>> start Data to use

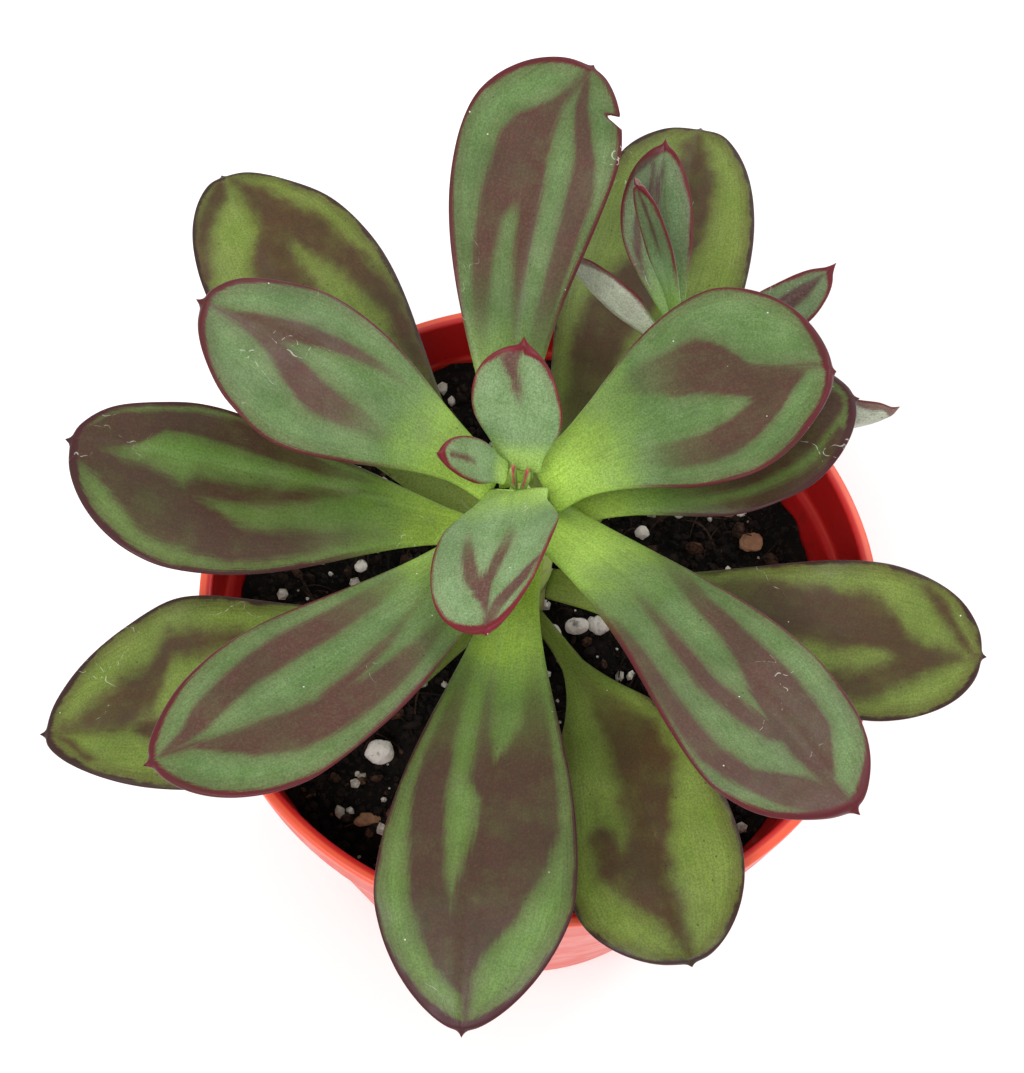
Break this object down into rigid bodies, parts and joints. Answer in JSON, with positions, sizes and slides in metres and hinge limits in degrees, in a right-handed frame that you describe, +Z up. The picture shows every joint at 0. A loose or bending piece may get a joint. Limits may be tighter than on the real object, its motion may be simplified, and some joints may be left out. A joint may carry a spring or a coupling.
{
  "type": "potted echeveria",
  "caption": "Small echeveria rosette of banded spoon-shaped succulent leaves, with a side offset, in a round plastic nursery pot of peat mix.",
  "frame": {"origin": "centre of the pot's flat base, on the surface the pot stands on", "axes": "+Z up out of the pot, +X to the right and +Y to the back as seen from the pot's front, where the soil lies lowest"},
  "size_m": [0.117, 0.1325, 0.1214],
  "materials": {
    "pot": "satin",
    "soil": "matte",
    "perlite": "matte",
    "bark": "matte",
    "stem": "satin",
    "leaf": "satin"
  },
  "bodies": {
    "root": {"pot": "pot", "soil": "soil", "stem": "stem", "side_stem": "stem", "inner_leaf_left": "leaf", "inner_leaf_back": "leaf", "inner_leaf_front": "leaf", "upper_leaf_left": "leaf", "upper_leaf_right": "leaf", "upper_leaf_front_right": "leaf", "upper_leaf_back": "leaf", "upper_leaf_front_left": "leaf", "middle_leaf_left": "leaf", "middle_leaf_right": "leaf", "middle_leaf_front": "leaf", "lower_leaf_back_left": "leaf", "lower_leaf_back_right": "leaf", "lower_leaf_left": "leaf", "lower_leaf_right": "leaf", "lower_leaf_front": "leaf", "offset_leaf_back": "leaf", "offset_leaf_centre": "leaf", "offset_leaf_left": "leaf", "offset_leaf_right_back": "leaf", "offset_leaf_right": "leaf", "bud_leaf_left": "leaf", "bud_leaf_right": "leaf", "perlite_grain_1": "perlite", "perlite_grain_2": "perlite", "perlite_grain_3": "perlite", "perlite_grain_4": "perlite", "perlite_grain_5": "perlite", "perlite_grain_6": "perlite", "perlite_grain_7": "perlite", "perlite_grain_8": "perlite", "perlite_grain_9": "perlite", "bark_chip_1": "bark", "bark_chip_2": "bark", "bark_chip_3": "bark"}
  },
  "joints": []
}
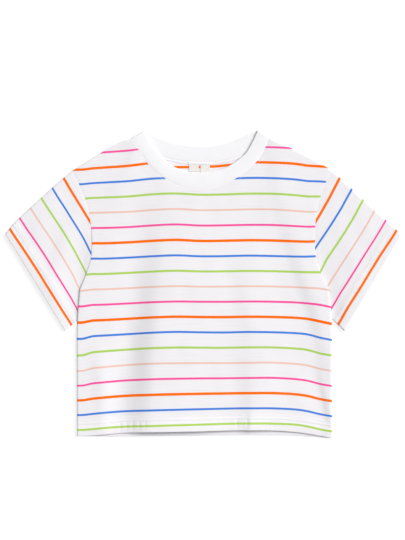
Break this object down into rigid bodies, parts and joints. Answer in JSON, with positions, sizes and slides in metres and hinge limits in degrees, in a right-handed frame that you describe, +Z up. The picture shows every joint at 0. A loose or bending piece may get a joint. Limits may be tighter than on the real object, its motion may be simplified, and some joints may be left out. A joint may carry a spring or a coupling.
{
  "type": "crop top",
  "caption": "Child's boxy cropped T-shirt in striped cotton jersey, laid flat on its back, with short sleeves and a ribbed neckband.",
  "frame": {"origin": "on the surface that the garment lies on, below the middle of its whole outline", "axes": "+X towards the wearer's left sleeve, along the span from cuff to cuff; +Y from hem to neck; +Z up, out of the front panel"},
  "size_m": [0.5548, 0.4316, 0.0059],
  "materials": {
    "striped_jersey": "matte",
    "rib_knit": "matte",
    "label_tape": "satin"
  },
  "bodies": {
    "root": {"front_panel": "striped_jersey", "back_panel": "striped_jersey", "sleeve_right": "striped_jersey", "sleeve_left": "striped_jersey", "neckband": "rib_knit", "label_right": "label_tape", "label_left": "label_tape"}
  },
  "joints": []
}
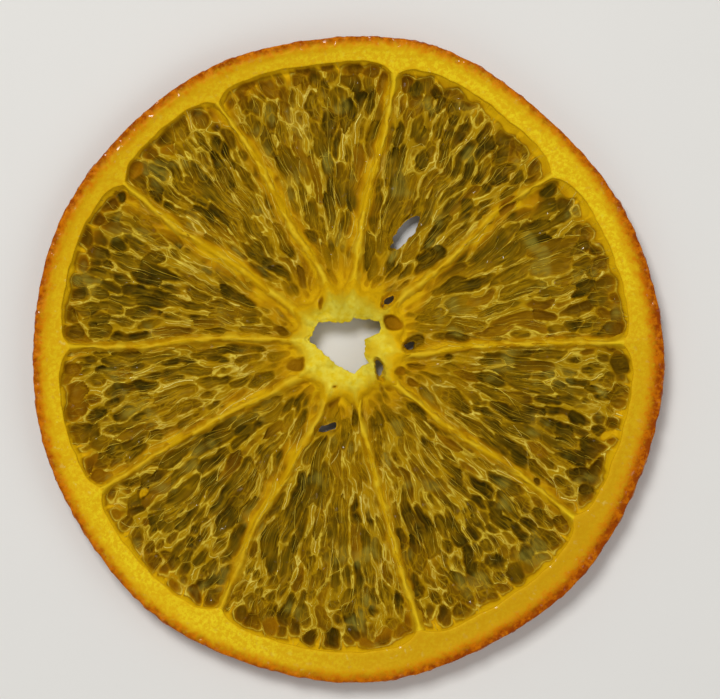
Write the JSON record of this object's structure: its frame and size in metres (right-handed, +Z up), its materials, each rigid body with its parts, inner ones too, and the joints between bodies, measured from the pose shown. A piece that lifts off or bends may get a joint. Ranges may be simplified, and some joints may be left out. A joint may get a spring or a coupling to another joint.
{
  "type": "dried orange slice",
  "caption": "Round dried orange slice lying flat, with pitted peel, pith band, walled segments of dried vesicles, small tears and a torn hole in the core.",
  "frame": {"origin": "centre of the slice's bounding box in plan, on the surface that it rests on", "axes": "+Z up through the slice, +Y towards the top of the slice as seen from above, +X to its right"},
  "size_m": [0.073, 0.0748, 0.004],
  "materials": {
    "dried_orange": "dried fruit: satin pith and peel, glossier film between the segment walls"
  },
  "bodies": {
    "root": {"orange_slice": "dried_orange"}
  },
  "joints": []
}
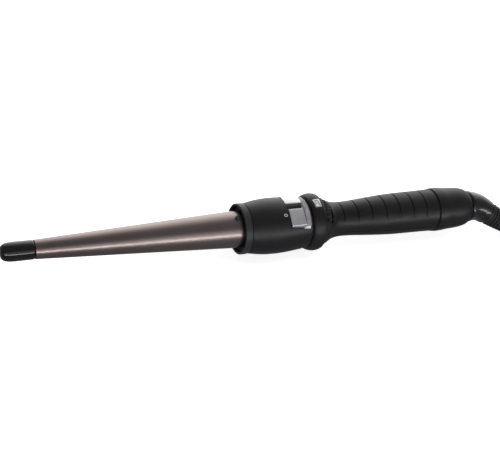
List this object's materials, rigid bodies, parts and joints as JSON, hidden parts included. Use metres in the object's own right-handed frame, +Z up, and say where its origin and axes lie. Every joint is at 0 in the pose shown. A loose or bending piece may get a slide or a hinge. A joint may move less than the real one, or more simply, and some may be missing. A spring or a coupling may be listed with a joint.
{
  "type": "curling iron",
  "caption": "Conical hair curling wand with a cool tip, a rocker switch, a thumbwheel heat dial and a mains cord on a swivel elbow.",
  "frame": {"origin": "on the surface that the wand lies on, under the middle of the wand and its swivel elbow", "axes": "+X along the wand from cool tip to cord, +Z up through the switch, cord leaving towards -Y and +X"},
  "size_m": [0.5874, 0.0591, 0.0456],
  "materials": {
    "cool_tip_black": "gloss",
    "soft_black": "soft-touch matt",
    "elbow_black": "gloss",
    "titanium": "titanium-coated satin",
    "satin_silver": "satin silver lacquer",
    "chrome_trim": "polished",
    "clear": "clear moulded plastic",
    "cord_rubber": "matt",
    "steel": "satin",
    "dark_steel": "blackened",
    "brass": "satin",
    "aluminium": "as extruded",
    "ceramic": "glazed ceramic",
    "heat_resin": "moulded",
    "board": "solder resist",
    "capacitor_blue": "moulded case",
    "lamp_red": "clear red",
    "lead_red": "insulated wire",
    "lead_white": "insulated wire",
    "carbon": "pressed carbon"
  },
  "bodies": {
    "cord_set": {"swivel_elbow": "elbow_black", "slip_ring_live": "brass", "slip_ring_neutral": "brass", "strain_relief": "cord_rubber", "cord_run": "cord_rubber", "cord_hank": "cord_rubber", "cord_tie": "cord_rubber", "cord_tail": "cord_rubber", "plug_body": "cord_rubber", "plug_pin_live": "brass", "plug_pin_neutral": "brass"},
    "wand": {"cool_tip": "cool_tip_black", "tip_screw": "steel", "tip_insert": "aluminium", "barrel": "titanium", "barrel_screw": "dark_steel", "heater_clamp_upper": "aluminium", "heater_clamp_lower": "aluminium", "ceramic_heater": "ceramic", "thermistor": "ceramic", "thermal_fuse": "steel", "barrel_holder": "heat_resin", "front_collar": "soft_black", "front_housing": "soft_black", "inner_chassis": "heat_resin", "switch_block": "soft_black", "rocker_pin": "steel", "indicator_lens": "clear", "indicator_lamp": "lamp_red", "window_ring": "soft_black", "window_frame": "chrome_trim", "dial_window": "clear", "dial_axle": "steel", "track_board": "board", "handle_upper_shell": "soft_black", "handle_lower_shell": "soft_black", "handle_screw_1": "steel", "handle_screw_2": "steel", "handle_screw_3": "steel", "control_board": "board", "triac": "carbon", "suppression_capacitor": "capacitor_blue", "mains_fuse": "ceramic", "heater_lead_live": "lead_red", "heater_lead_neutral": "lead_white", "supply_lead_live": "lead_red", "supply_lead_neutral": "lead_white", "brush_holder": "heat_resin", "brush_live": "carbon", "brush_neutral": "carbon"},
    "rocker": {"rocker_paddle": "satin_silver"},
    "dial": {"dial_wheel": "soft_black", "dial_wiper": "brass"}
  },
  "joints": [
    {"name": "cord_swivel", "type": "hinge", "parent": "cord_set", "child": "wand", "pos_m": [0.15498, 0, 0.0204], "axis": [1, 0, 0], "continuous": true},
    {"name": "rocker_tilt", "type": "hinge", "parent": "wand", "child": "rocker", "pos_m": [0.01337, 0, 0.0319], "axis": [-1, 0, 0], "range_deg": [0, 10]},
    {"name": "dial_turn", "type": "hinge", "parent": "wand", "child": "dial", "pos_m": [0.03397, 0, 0.0256], "axis": [1, 0, 0], "range_deg": [-150, 150]}
  ]
}
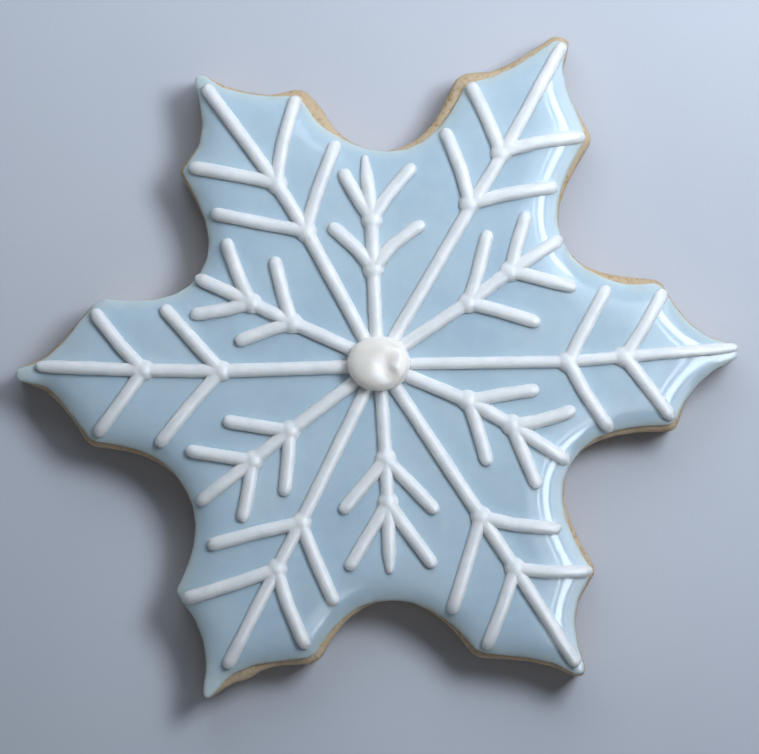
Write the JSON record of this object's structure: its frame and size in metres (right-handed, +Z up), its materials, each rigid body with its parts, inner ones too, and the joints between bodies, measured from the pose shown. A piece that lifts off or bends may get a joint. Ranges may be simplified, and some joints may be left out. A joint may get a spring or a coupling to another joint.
{
  "type": "iced sugar cookie",
  "caption": "Flat snowflake-shaped sugar cookie with a pale blue flood of royal icing, white piped snowflake sprays and a raised bead at its centre; it rests on its back.",
  "frame": {"origin": "on the underside, straight below the hub where the piped sprays meet", "axes": "+Z up out of the iced face; +X from the hub along the arm under long_spray_000; +Y completes the right-handed frame, along the iced face"},
  "size_m": [0.1004, 0.0923, 0.0122],
  "materials": {
    "biscuit": "matt, fine-crumbed baked sugar dough, golden at its edge and on its underside",
    "flood_icing": "dried pale blue flood icing, smooth with a soft gloss",
    "piping": "dried white piped royal icing, smooth with a soft gloss",
    "bead": "dried white royal icing, smooth and glossy"
  },
  "bodies": {
    "root": {"biscuit": "biscuit", "flood_icing": "flood_icing", "long_spray_000": "piping", "long_spray_060": "piping", "long_spray_120": "piping", "long_spray_180": "piping", "long_spray_240": "piping", "long_spray_300": "piping", "short_spray_030": "piping", "short_spray_090": "piping", "short_spray_150": "piping", "short_spray_210": "piping", "short_spray_270": "piping", "short_spray_330": "piping", "centre_bead": "bead"}
  },
  "joints": []
}
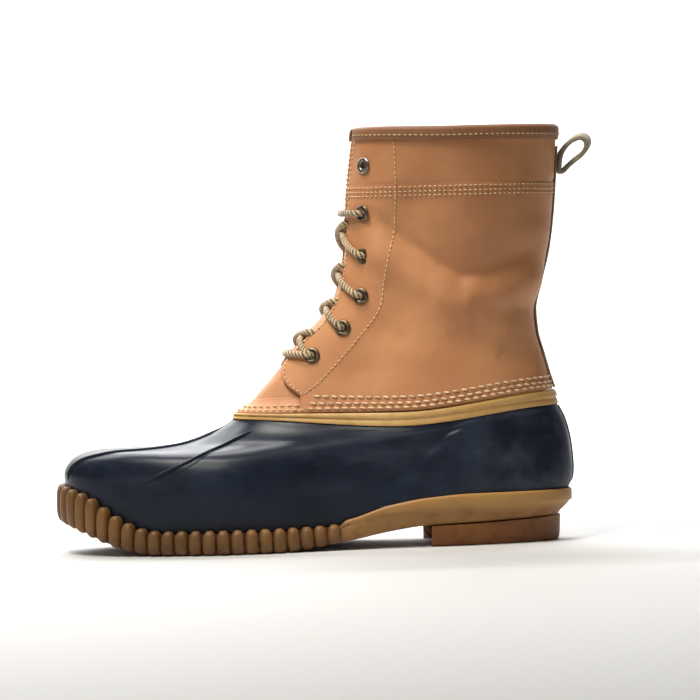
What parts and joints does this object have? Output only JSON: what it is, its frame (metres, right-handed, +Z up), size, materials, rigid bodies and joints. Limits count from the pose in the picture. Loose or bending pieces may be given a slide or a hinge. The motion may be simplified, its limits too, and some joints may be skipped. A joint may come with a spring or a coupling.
{
  "type": "duck boot",
  "caption": "Left duck boot with a ribbed gum sole, moulded dark rubber bottom, laced tan leather shaft, gusseted tongue, insole and rear pull loop, standing empty.",
  "frame": {"origin": "middle of the boot's box, on the floor it stands on", "axes": "+X towards the heel, -X towards the toe, -Y the outer side, +Z up"},
  "size_m": [0.3152, 0.1134, 0.2413],
  "materials": {
    "gum_rubber": "satin moulded gum",
    "dark_rubber": "semi-gloss moulded rubber",
    "tan_leather": "smooth oiled leather",
    "lining": "matt lining",
    "webbing": "woven",
    "lace_cord": "braided, speckled",
    "antique_metal": "antiqued"
  },
  "bodies": {
    "root": {"outsole": "gum_rubber", "heel": "gum_rubber", "top_band": "gum_rubber", "rubber_shell": "dark_rubber", "leather_shaft": "tan_leather", "collar_binding": "tan_leather", "tongue": "tan_leather", "backstay": "tan_leather", "insole": "lining", "pull_loop": "webbing", "lace": "lace_cord", "eyelet_outer_1": "antique_metal", "eyelet_outer_2": "antique_metal", "eyelet_outer_3": "antique_metal", "eyelet_outer_4": "antique_metal", "eyelet_outer_5": "antique_metal", "eyelet_outer_6": "antique_metal", "eyelet_inner_1": "antique_metal", "eyelet_inner_2": "antique_metal", "eyelet_inner_3": "antique_metal", "eyelet_inner_4": "antique_metal", "eyelet_inner_5": "antique_metal", "eyelet_inner_6": "antique_metal"}
  },
  "joints": []
}
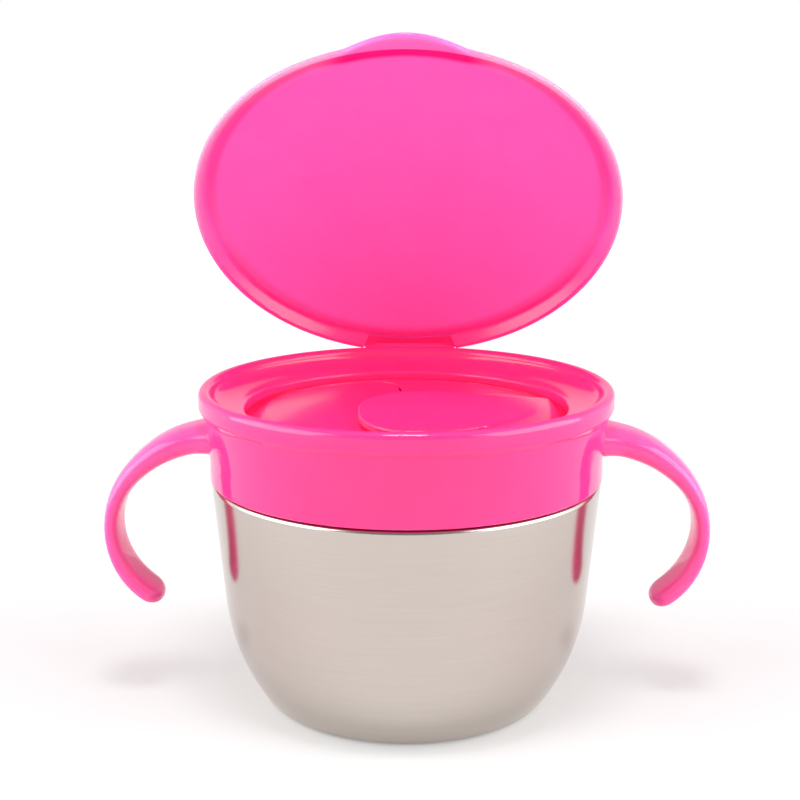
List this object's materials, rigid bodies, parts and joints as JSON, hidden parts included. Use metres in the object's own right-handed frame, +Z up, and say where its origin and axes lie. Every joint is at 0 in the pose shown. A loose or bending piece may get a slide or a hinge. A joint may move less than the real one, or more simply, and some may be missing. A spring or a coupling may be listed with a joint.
{
  "type": "toddler snack container",
  "caption": "Deep-drawn steel snack cup with a moulded collar, two open hook handles, a soft insert with overlapping flaps and a hinged lid with a thumb tab.",
  "frame": {"origin": "centre of the flat base, on the surface the cup stands on", "axes": "+Z up through the mouth, -Y towards the thumb tab at the front, +X towards the right handle"},
  "size_m": [0.134, 0.0939, 0.1452],
  "materials": {
    "steel": "satin drawn stainless steel",
    "pink_plastic": "glossy moulded polypropylene",
    "soft_pink": "soft thermoplastic elastomer, satin",
    "lid_plastic": "slightly translucent moulded polypropylene"
  },
  "bodies": {
    "cup": {"steel_cup": "steel"},
    "collar_part": {"collar": "pink_plastic", "left_handle": "pink_plastic", "right_handle": "pink_plastic", "flap_insert": "soft_pink", "collar_hinge_leaf": "pink_plastic"},
    "lid_part": {"lid": "lid_plastic", "thumb_tab": "lid_plastic", "lid_hinge_leaf": "lid_plastic"},
    "flap_low": {"lower_flap": "soft_pink"},
    "flap_high": {"upper_flap": "soft_pink"}
  },
  "joints": [
    {"name": "collar_lift", "type": "slide", "parent": "cup", "child": "collar_part", "axis": [0, 0, 1], "range_m": [0, 0.04]},
    {"name": "lid_hinge", "type": "hinge", "parent": "collar_part", "child": "lid_part", "pos_m": [0, 0.0475, 0.07], "axis": [-1, 0, 0], "range_deg": [-51.3, 75]},
    {"name": "upper_flap_bend", "type": "hinge", "parent": "collar_part", "child": "flap_high", "pos_m": [0.012, 0, 0.0655], "axis": [0, -1, 0], "range_deg": [0, 45], "stiffness_Nm_per_rad": 0.03},
    {"name": "lower_flap_bend", "type": "hinge", "parent": "collar_part", "child": "flap_low", "pos_m": [-0.026, 0, 0.0638], "axis": [0, 1, 0], "range_deg": [0, 63], "stiffness_Nm_per_rad": 0.03}
  ],
  "couplings": [
    {"joint": "lower_flap_bend", "follows": "upper_flap_bend", "ratio": 1.4}
  ]
}
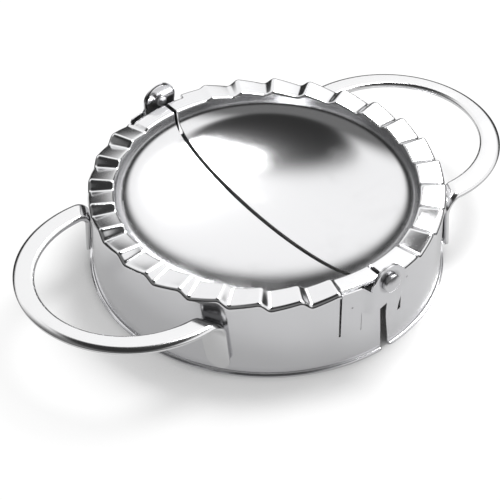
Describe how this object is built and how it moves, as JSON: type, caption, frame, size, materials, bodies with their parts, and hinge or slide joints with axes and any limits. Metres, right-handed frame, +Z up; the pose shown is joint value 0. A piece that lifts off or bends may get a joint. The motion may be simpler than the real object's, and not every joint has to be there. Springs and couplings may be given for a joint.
{
  "type": "empanada press",
  "caption": "Folding stainless empanada press: hinged half rings with bowls, toothed crimping rims, a cutting wall below and flat loop handles",
  "frame": {"origin": "middle of the open press at the height of the table", "axes": "+X across both handles, +Y along the hinge axis, +Z up; the press lies open, crimping rim up"},
  "size_m": [0.188, 0.1286, 0.0363],
  "materials": {
    "wall_sheet": "satin to mirror polished stainless steel sheet",
    "bowl_sheet": "polished stainless steel sheet, drawn and fluted",
    "handle_strap": "polished stainless steel strap",
    "rivet": "polished steel rivet, domed head"
  },
  "bodies": {
    "left_half": {"left_cutter_wall": "wall_sheet", "left_crimp_bowl": "bowl_sheet", "left_handle": "handle_strap", "front_rivet": "rivet", "back_rivet": "rivet"},
    "right_half": {"right_cutter_wall": "wall_sheet", "right_crimp_bowl": "bowl_sheet", "right_handle": "handle_strap"}
  },
  "joints": [
    {"name": "fold_hinge", "type": "hinge", "parent": "left_half", "child": "right_half", "pos_m": [0, 0, 0.03035], "axis": [0, -1, 0], "range_deg": [-3, 180]}
  ]
}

>> end Data to use

Exercise aim | Your task is to reproduce, exactly and exclusively, the lines from the one holding "Describe how this" through the final line of the listing.

Solution for this exercise |
Describe how this object is built and how it moves, as JSON: type, caption, frame, size, materials, bodies with their parts, and hinge or slide joints with axes and any limits. Metres, right-handed frame, +Z up; the pose shown is joint value 0. A piece that lifts off or bends may get a joint. The motion may be simpler than the real object's, and not every joint has to be there. Springs and couplings may be given for a joint.
{
  "type": "empanada press",
  "caption": "Folding stainless empanada press: hinged half rings with bowls, toothed crimping rims, a cutting wall below and flat loop handles",
  "frame": {"origin": "middle of the open press at the height of the table", "axes": "+X across both handles, +Y along the hinge axis, +Z up; the press lies open, crimping rim up"},
  "size_m": [0.188, 0.1286, 0.0363],
  "materials": {
    "wall_sheet": "satin to mirror polished stainless steel sheet",
    "bowl_sheet": "polished stainless steel sheet, drawn and fluted",
    "handle_strap": "polished stainless steel strap",
    "rivet": "polished steel rivet, domed head"
  },
  "bodies": {
    "left_half": {"left_cutter_wall": "wall_sheet", "left_crimp_bowl": "bowl_sheet", "left_handle": "handle_strap", "front_rivet": "rivet", "back_rivet": "rivet"},
    "right_half": {"right_cutter_wall": "wall_sheet", "right_crimp_bowl": "bowl_sheet", "right_handle": "handle_strap"}
  },
  "joints": [
    {"name": "fold_hinge", "type": "hinge", "parent": "left_half", "child": "right_half", "pos_m": [0, 0, 0.03035], "axis": [0, -1, 0], "range_deg": [-3, 180]}
  ]
}